Published July 9, 2026 · Category: Robotics

Overview

arXiv:2607.07196v1 Announce Type: new Abstract: Across robotics, World Models (WMs) are increasingly used to evaluate action policies by simulating the consequences of actions in an imagined world, and returning a success or safety verdict. Yet a verdict is only as trustworthy as the WM that produced it, and the WM itself needs to be certified. In video-generation WMs, fidelity metrics such as Fr\'echet Video Distance (FVD) reward visual realism, but ignore whether the world responds correctly to the policy's actions, including those unseen in training.

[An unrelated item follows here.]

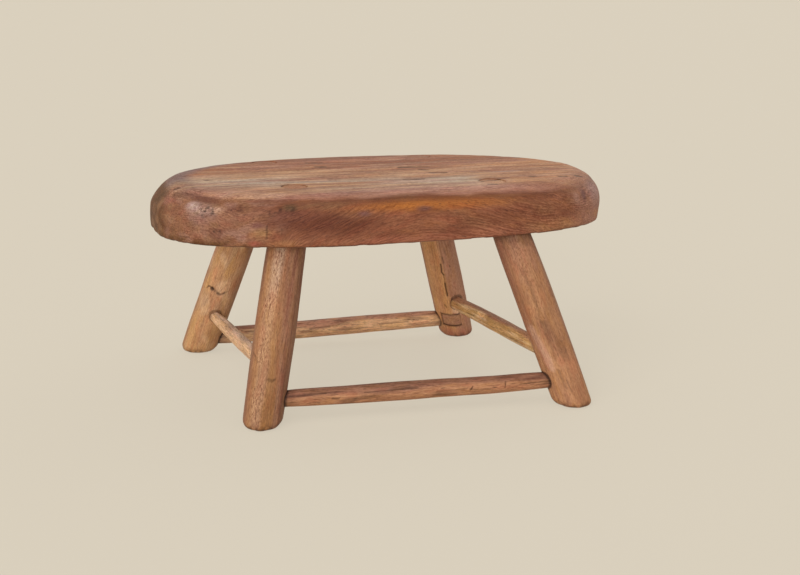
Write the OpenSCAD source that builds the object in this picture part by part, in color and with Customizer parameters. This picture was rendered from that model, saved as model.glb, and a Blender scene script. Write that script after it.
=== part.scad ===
// Bed stool: a thick oval plank seat on four leaning legs, with four round stretchers between them.
// Each leg has a round tenon that goes right through the seat and is cut flush with its top.
// Each stretcher has whittled ends that are driven into blind sockets bored in the legs.
// Lengths are in millimetres. X runs along the seat, Y across it with the front at minus Y, Z up.

/* [Seat] */
// Height of the stool, from the floor to the top of the seat
stool_height = 222; // [200:1:260]
// Length of the seat
seat_length = 472; // [440:1:520]
// Width of the seat
seat_width = 250; // [240:1:300]
// Thickness of the plank
seat_thickness = 48; // [42:1:56]
// How square the outline is along the front, where 2 is an ellipse
front_squareness = 2.8; // [2.5:0.1:3.4]
// How square the outline is along the back, which was sawn rounder
back_squareness = 2.2; // [2.2:0.1:3.4]
// Radius worn on the top edge along the two sides
seat_side_round = 22; // [8:1:24]
// Radius worn on the top edge at the two ends
seat_end_round = 30; // [18:1:34]
// Radius of the bottom edge
seat_bottom_round = 3.5; // [2:0.5:6]

/* [Legs] */
// Diameter of a leg at the floor
leg_foot_d = 37.5; // [34:0.5:39]
// Diameter of a leg at half height, its thickest place
leg_belly_d = 39.5; // [38:0.5:42]
// Diameter of a leg where it meets the seat
leg_shoulder_d = 37; // [34:0.5:39]
// Diameter of the tenon that goes through the seat
leg_tenon_d = 25; // [20:0.5:28]
// Distance of the tenons from the ends of the seat
leg_from_end = 142; // [120:1:150]
// Distance of the tenons from the sides of the seat
leg_from_side = 47; // [47:1:60]
// Lean of the legs towards the ends of the seat, in degrees
leg_lean_along = 16; // [10:0.5:18]
// Lean of the legs towards the front and the back, in degrees
leg_lean_across = 13; // [9:0.5:15]
// Radius worn on the lower edge of each foot
foot_round = 7.5; // [3:0.5:8]

/* [Stretchers] */
// Height of the front stretcher above the floor, at its middle line
front_height = 24.5; // [20:0.5:28]
// Height of the back stretcher above the floor
back_height = 18; // [16:0.5:26]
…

Classical simulation-based validation assumes a trusted simulator evaluating an untrusted policy, whereas generative WMs are themselves unverified learned artifacts. Hence, we argue that any WM used as a test oracle must first be accredited before its verdicts can serve as evidence. Building on credibility practices from safety-critical simulation, including Verification, Validation & Accreditation (VV&A), Safety of the Intended Functionality (SOTIF), and scenario-based testing standards, we define an admissibility ladder (L0-L4) that a WM must climb before its closed-loop verdicts are accepted as assurance evidence. Our framework is embodiment-agnostic, and is instantiated in autonomous driving (AD), where assurance methods for traditional simulation are most mature. Applied to two driving WMs, the lower rungs reveal a reversal: the model that ranks higher on visual generation quality (L0) ranks lower on action-following (L1-L2), so visual fidelity does not predict the action-robustness a closed-loop verdict depends on.